At the atomic level, magnetic materials resemble a sea of magnetic spins in either an ‘up’ or ‘down’ orientation. These spins are linked to each other so that a single spin change will affect the orientation of other spins. Skyrmions are tiny swirl-like structures where the center spin is oppositely aligned to the spins located at its boundary with a twisted spin configuration in between. These complex spin structures are very stable and small, making them interesting candidates for future spintronic devices. Spintronics exploits both the spin and the charge of electrons that could lower energy consumption in future memory devices and data storages.
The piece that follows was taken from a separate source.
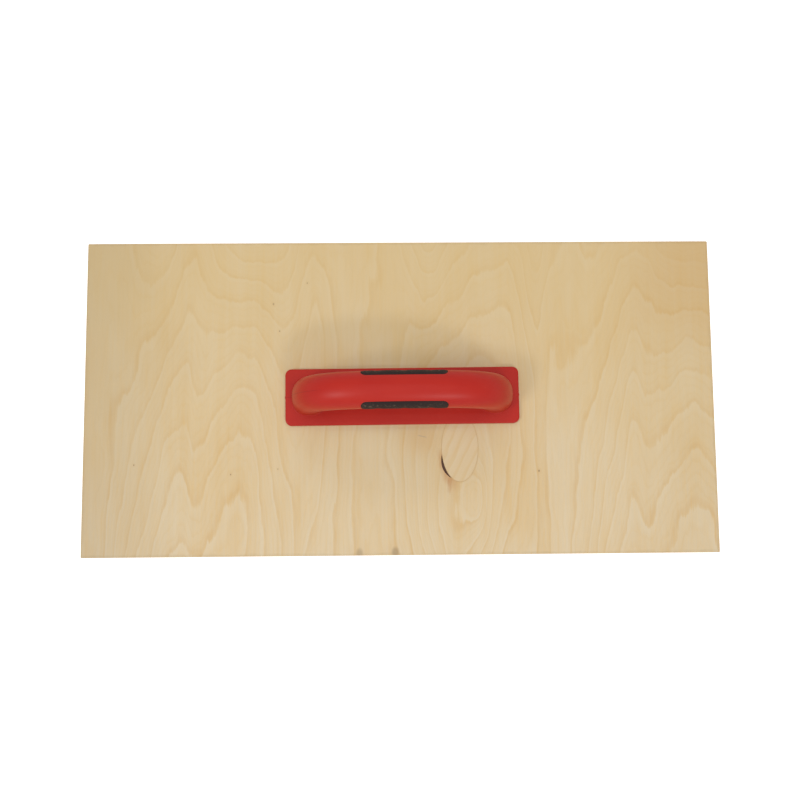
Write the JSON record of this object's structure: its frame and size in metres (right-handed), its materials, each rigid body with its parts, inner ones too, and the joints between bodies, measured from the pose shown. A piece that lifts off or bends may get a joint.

Scientists have already shown how to control these structures with electric currents. However, the skyrmions in the experiment performed at European XFEL’s instrument for Spectroscopy and Coherent Scattering (SCS) were generated and controlled all-optically by a single light pulse. “By using intense optical laser pulses we are able to induce just the right level of excitement in the materials for skyrmion generation. In the future, this knowledge could help with the development of new energy efficient data storage devices,” says lead author Felix Büttner. The scientists used the extremely short X-ray pulses generated by the European XFEL to study the topological phase transition from a uniform magnetic phase (all spins point in one direction) to the skyrmion phase. They followed the skyrmion nucleation and condensation on ultrafast time scales, a process that takes about 300 picoseconds. The team could show that a laser-induced highly fluctuating spin phase at elevated temperature is key to lift the energy barrier between the two phases. When the system cools down, the energy barrier protects the nucleated skyrmions and makes them stable against thermal fluctuations, a property that is important for data storage.

Lead scientist at the SCS instrument, Andreas Scherz, explains: “It is exciting to see what types of experiments are now possible thanks to the unique characteristics of the European XFEL. We can now really begin to explore the phenomenon of magnetism in detail.”